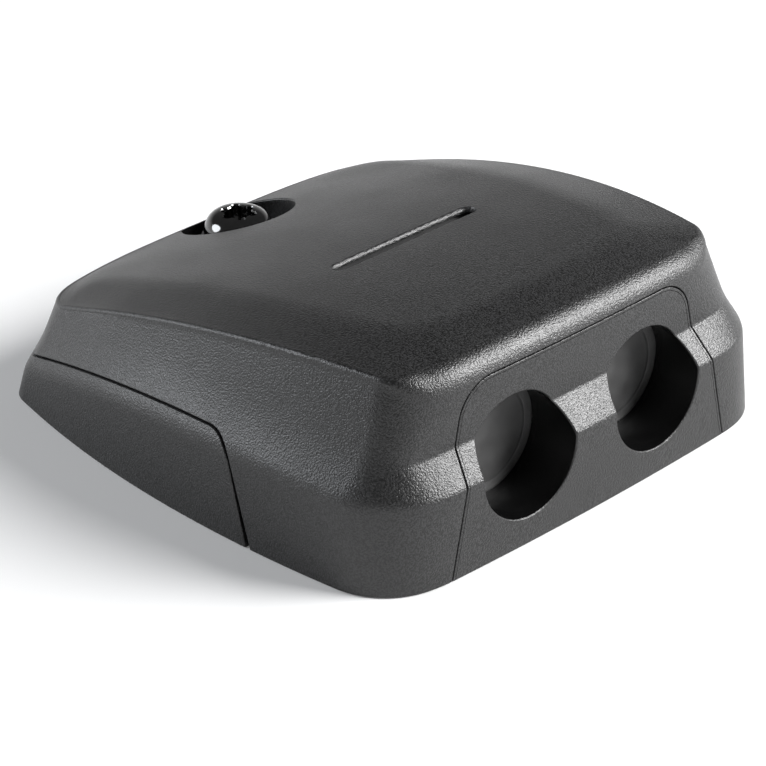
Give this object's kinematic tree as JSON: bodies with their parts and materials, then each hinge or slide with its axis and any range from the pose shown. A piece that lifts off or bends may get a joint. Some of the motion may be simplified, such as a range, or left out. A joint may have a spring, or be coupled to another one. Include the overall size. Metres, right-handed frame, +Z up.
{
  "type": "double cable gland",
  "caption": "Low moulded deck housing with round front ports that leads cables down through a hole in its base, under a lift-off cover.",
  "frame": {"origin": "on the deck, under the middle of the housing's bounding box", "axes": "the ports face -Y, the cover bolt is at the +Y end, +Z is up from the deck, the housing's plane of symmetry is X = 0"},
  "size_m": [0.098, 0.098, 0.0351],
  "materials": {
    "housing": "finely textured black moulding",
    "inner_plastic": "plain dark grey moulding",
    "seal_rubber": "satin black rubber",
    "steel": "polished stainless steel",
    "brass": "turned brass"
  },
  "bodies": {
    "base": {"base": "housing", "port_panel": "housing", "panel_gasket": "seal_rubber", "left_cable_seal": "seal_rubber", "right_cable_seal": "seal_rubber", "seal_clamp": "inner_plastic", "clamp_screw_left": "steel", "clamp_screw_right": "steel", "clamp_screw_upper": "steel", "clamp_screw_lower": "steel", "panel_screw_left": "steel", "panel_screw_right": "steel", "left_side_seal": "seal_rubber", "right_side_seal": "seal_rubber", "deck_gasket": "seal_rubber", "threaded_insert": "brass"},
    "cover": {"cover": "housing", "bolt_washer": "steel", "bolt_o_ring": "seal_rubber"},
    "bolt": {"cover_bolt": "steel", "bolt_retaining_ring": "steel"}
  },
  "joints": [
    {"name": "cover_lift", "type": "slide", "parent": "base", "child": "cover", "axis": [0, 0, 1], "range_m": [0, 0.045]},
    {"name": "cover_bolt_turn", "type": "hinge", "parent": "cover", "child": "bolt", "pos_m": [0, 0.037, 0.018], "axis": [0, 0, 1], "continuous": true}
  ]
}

○ ○ ○ ○

What is being asked: Please return the data above exactly as given.

Answer to this exercise:
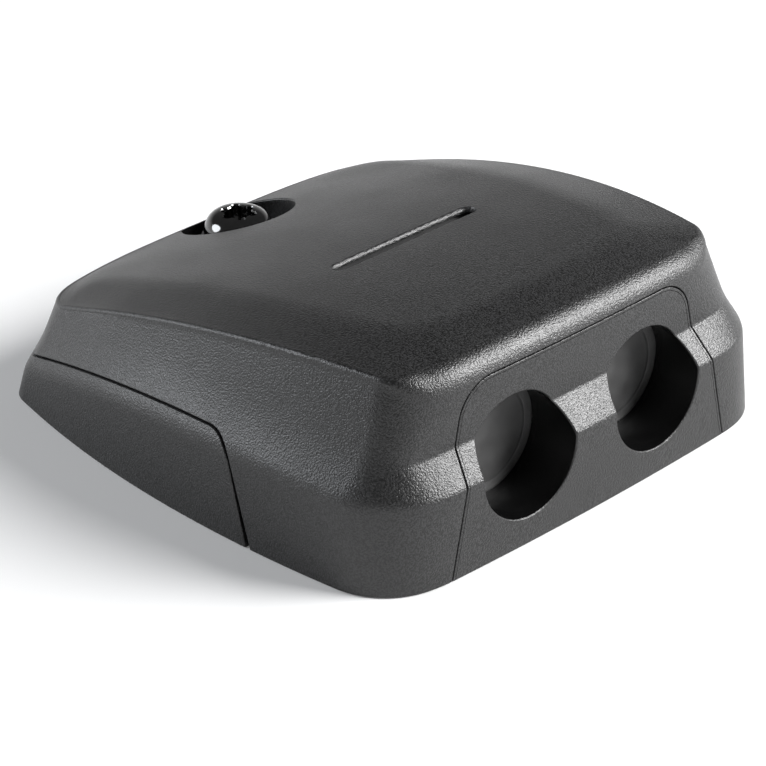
Give this object's kinematic tree as JSON: bodies with their parts and materials, then each hinge or slide with its axis and any range from the pose shown. A piece that lifts off or bends may get a joint. Some of the motion may be simplified, such as a range, or left out. A joint may have a spring, or be coupled to another one. Include the overall size. Metres, right-handed frame, +Z up.
{
  "type": "double cable gland",
  "caption": "Low moulded deck housing with round front ports that leads cables down through a hole in its base, under a lift-off cover.",
  "frame": {"origin": "on the deck, under the middle of the housing's bounding box", "axes": "the ports face -Y, the cover bolt is at the +Y end, +Z is up from the deck, the housing's plane of symmetry is X = 0"},
  "size_m": [0.098, 0.098, 0.0351],
  "materials": {
    "housing": "finely textured black moulding",
    "inner_plastic": "plain dark grey moulding",
    "seal_rubber": "satin black rubber",
    "steel": "polished stainless steel",
    "brass": "turned brass"
  },
  "bodies": {
    "base": {"base": "housing", "port_panel": "housing", "panel_gasket": "seal_rubber", "left_cable_seal": "seal_rubber", "right_cable_seal": "seal_rubber", "seal_clamp": "inner_plastic", "clamp_screw_left": "steel", "clamp_screw_right": "steel", "clamp_screw_upper": "steel", "clamp_screw_lower": "steel", "panel_screw_left": "steel", "panel_screw_right": "steel", "left_side_seal": "seal_rubber", "right_side_seal": "seal_rubber", "deck_gasket": "seal_rubber", "threaded_insert": "brass"},
    "cover": {"cover": "housing", "bolt_washer": "steel", "bolt_o_ring": "seal_rubber"},
    "bolt": {"cover_bolt": "steel", "bolt_retaining_ring": "steel"}
  },
  "joints": [
    {"name": "cover_lift", "type": "slide", "parent": "base", "child": "cover", "axis": [0, 0, 1], "range_m": [0, 0.045]},
    {"name": "cover_bolt_turn", "type": "hinge", "parent": "cover", "child": "bolt", "pos_m": [0, 0.037, 0.018], "axis": [0, 0, 1], "continuous": true}
  ]
}